By Andrea N. Vizzo and Joshua A. Rodine

Seyfarth Synopsis: On March 25, 2024, the California Supreme Court unanimously answered three questions regarding the meaning of  “hours worked” that had been certified to it by the Ninth Circuit Court of Appeal. This ruling illuminates what constitutes employer control sufficient to render particular activities compensable under Industrial Welfare Commission Wage Order No. 16Huerta v. CSI Electrical Contractors.

The Facts

CSI Electrical Contractors (CSI) hired George Huerta and others to work at power facilities located in Monterey and San Luis Obispo counties. This employment was governed by two collective bargaining agreements, which provided for a thirty-minute unpaid meal period.

At the beginning of the workday, Huerta was required to report to a security gate located about ten to fifteen minutes from the employee parking lot. Cars formed a long line outside the security gate, while security guards scanned each worker’s badge, and occasionally looked inside cars and truck beds. This same procedure occurred at the end of the work day, and it could take up to a minute or more per vehicle, thereby causing exit delays of between five and thirty minutes.

Huerta was not paid for the time he spent waiting to pass through the security gate at the beginning or the end of the work day. Huerta was also subject to a speed limit between five to twenty miles per hour while inside the security gate due to the presence of endangered species near the site.

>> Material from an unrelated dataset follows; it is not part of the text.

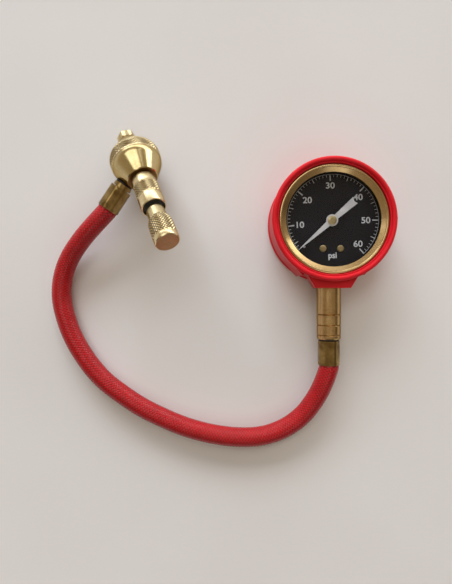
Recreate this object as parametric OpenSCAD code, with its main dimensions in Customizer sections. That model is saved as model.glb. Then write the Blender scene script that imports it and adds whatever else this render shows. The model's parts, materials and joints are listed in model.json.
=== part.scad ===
// Tyre deflator with gauge: a pressure head that takes the valve core out of a tyre valve,
// a braided hose, and a bourdon-tube gauge in a rubber boot. Millimetres.
// The gauge lies on its back: the origin is the centre of the boot's back, +Z is the way
// the dial faces, +Y is 12 o'clock and the stem leaves towards -Y.

/* [Gauge] */
// Radius of the rubber boot at its front bead
boot_r = 38.3; // [38:0.1:38.6]
// Depth of the boot over its front bead
boot_depth = 32.4; // [31.8:0.1:33.5]
// Outer radius of the bezel ring
bezel_r = 34; // [33.8:0.1:34.2]
// Radius of the dial that shows inside the bezel
window_r = 29.2; // [28.5:0.1:29.5]
// Outer radius of the gauge case
case_r = 33; // [32.9:0.05:33.1]
// Height of the stem axis above the boot's back
stem_z = 14.5; // [14:0.1:15]
// Height of the dial's face
dial_z = 22.6; // [22.4:0.1:22.8]
// Centreline radius of the bourdon tube
tube_r = 24.5; // [24:0.1:25]
// Angle that the bourdon tube goes round, in degrees
tube_arc = 267; // [262:1:270]

/* [Movement] */
// Module of the gear teeth
gear_m = 0.36; // [0.34:0.01:0.37]
// Teeth on the pinion
pinion_teeth = 10; // [10:1:10]
// Teeth that a full circle of the sector would have
sector_teeth = 80; // [80:1:80]
// Thickness taken off each tooth for backlash
backlash = 0.04; // [0.03:0.01:0.06]
// Angle of the pointer at rest on its stop pin, anticlockwise from 3 o'clock
rest_angle = 221.4; // [220:0.1:223]

/* [Stem and hose] */
// Diameter of the grooved adapter
adapter_d = 15.2; // [15:0.1:15.6]
// Diameter of both crimped ferrules
ferrule_d = 13.9; // [13.7:0.1:14.2]
// Diameter of the braided hose
hose_d = 12.6; // [12.4:0.1:12.6]
// Length of each ferrule
ferrule_len = 15.5; // [15:0.1:16.5]

/* [Pressure head] */
// Place of the centre of the nut's open end
head_pos = [-133.2, 59.1, 4.6];
// Compass heading of the head's axis, from the nut to the knob
head_heading = -65.8; // [-67:0.1:-64]
// Rise of the head's axis above the table
head_tilt = 30; // [28:0.5:32]
// Across-flats size of the hexagonal nose
nose_af = 10.8; // [10.6:0.1:11]
// Radius of the tyre valve's thread bore, at the thread crests
valve_thread_r = 3.5; // [3.45:0.01:3.55]
// Largest radius of the swivel nut
nut_r = 16.1; // [16:0.1:16.6]
// Outer radius of the sliding sleeve
sleeve_r = 7.7; // [7.6:0.05:7.8]
// Travel of the core tool outwards, until its ring meets the stop
tool_out = 21; // [18:0.5:22]
// Largest radius of the knob
knob_r = 7.5; // [7.3:0.1:7.7]

/* [Hidden] */
$fn = 72;

// Play between a turning shaft and its hole, on the radius
run_fit = 0.05;

// Gauge case, dial and glass, as heights above the boot's back
boot_floor = 3;
boot_wall_r = boot_r - 0.9;
boot_bead_r = 1.65;
boot_lip_r = 0.5;
// Gap between the bezel's skirt and the boot's seat, on the radius
boot_seat_gap = 0.06;
case_wall = 0.9;
case_rim_z = 25.2;
gasket_t = 1;
lens_t = 2;
lens_z = case_rim_z + gasket_t;
lens_r = 31.8;
dial_t = 0.6;
bezel_skirt_z = 21.4;
bezel_lip_z = lens_z + lens_t;
collar_back_z = 4;
collar_front_z = 27.5;
collar_root_y = 33.5;
collar_end_y = 42.3;
// Half widths of the collar at its front, where it leaves the boot and at its end
collar_root_w = 16.4;
collar_end_w = 10.9;
// How much narrower, on each side, the collar is at its back
collar_draft = 2.8;
// Ears on both sides of the collar, which run out into the wall, and the slots between
ear_angle = 29.4;
ear_root_angle = 46;
ear_r = 0.8;
ear_reach = 39.2;
ear_back_z = 2;
slot_angle = 27.2;
slot_w = 1.4;
slot_r = 36;
// Ridge that the mould's parting line leaves across the bead
flash_angle = 0.8;
flash_h = 0.12;
stem_collar_r = 6.5;
stem_hole_r = 6.6;

// Movement, as heights above the boot's back
back_plate_z = 10.8;
plate_t = 1;
pillar_len = 5.6;
front_plate_z = back_plate_z + plate_t + pillar_len;
gear_z = 13.2;
gear_t = 1.4;
link_z = 15;
link_t = 0.6;
spring_z = 15.9;
arbor_r = 0.8;
pointer_z = 23.8;
pivot_r = 0.6;
link_pin_r = 0.6;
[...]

Huerta filed a wage and hour class action in the Superior Court of Monterey County on behalf of himself and similarly situated individuals against CSI claiming that he should have been paid for the time waiting for the security check and for the time spend driving from the security gate to the parking lot. The case was removed to the United States District Court for the Northern District of California.

The Lower Court Decisions

The district court granted Huerta’s motion for class certification. CSI then moved for, and was granted, partial summary judgment on Huerta’s class claims. CSI then filed a second motion for partial summary judgment on the remaining class claim that had survived the first motion for summary judgment. This motion was also granted.

Huerta appealed to the Ninth Circuit, which certified the following questions to the California Supreme Court:

  1. Is time spent on employer premises waiting in a personal vehicle to scan an identification badge and have a security guard peer into a personal vehicle compensable as “hours worked”?
  2. Is time spent on employer premises in a personal vehicle, driving from the employee parking lot to the security gate—subject to certain employer rules—compensable as “hours worked” or “employer-mandated travel”?
  3. Is time spent on employer premises, where workers are prohibited from leaving but not required to engage in employer-mandated activities, compensable as “hours worked” when that time is designated as an unpaid meal period under a collective bargaining agreement?

The California Supreme Court Decision

The California Supreme Court answered the first question in the affirmative. It concluded that Huerta was subject to employer control while waiting in the line to exit through the security gate—even while in his personal vehicle. The Court reached this conclusion because the search was for CSI’s benefit (i.e., preventing theft of tools and endangered species on the site), and the employee was to do more than merely present a badge to exit (i.e., undergo the examination of the vehicle).

The Court answered the second question by holding that the time spent traveling to the security gate at the end of the workday could possibly be compensable as “employer-mandated travel” but not “hours worked.” Part of the reasoning for this conclusion was that the mere fact that the employee is required to follow employer mandated rules relating to safe travel does not render the employee subject to employer control (i.e., not hours worked). Under the language of the Wage Order at issue, travel time is compensable when an employee travels between two locations, and the employee’s presence at the first location serves some employment-related purpose. When an employee must be present at a location because it is the lone means of ingress/egress to a worksite, that does not necessarily render the employee’s presence at that location “required by the employer.”

The Court answered the third question by holding that, even if a qualifying collective bargaining agreement exempts employers from the requirements of Wage Order No. 16, an employee must be paid a minimum wage for meal periods when an employer prohibits employees from leaving the premises, and this prevents employees from engaging in personal activities they could otherwise engage in if permitted to leave.

What Huerta Means For Employers

The questions addressed by Huerta were narrow, and extremely fact specific. While the decision provides employers with some guidance as to what may constitute control, it does so in a very particular scenario.

At first glance the decision may appear more decisive in relation to the question presented regarding the compensability of travel time (though the Court expressly stated it was not reaching a decision on the facts presented). Some plaintiffs’ attorneys may argue for a broad reading to the decision, claiming that “employer related travel” and “hours worked” constitutes a difference without a distinction. However, the language on which the decision turned does not appear in other Wage Orders, thereby further limiting the scope of the holding.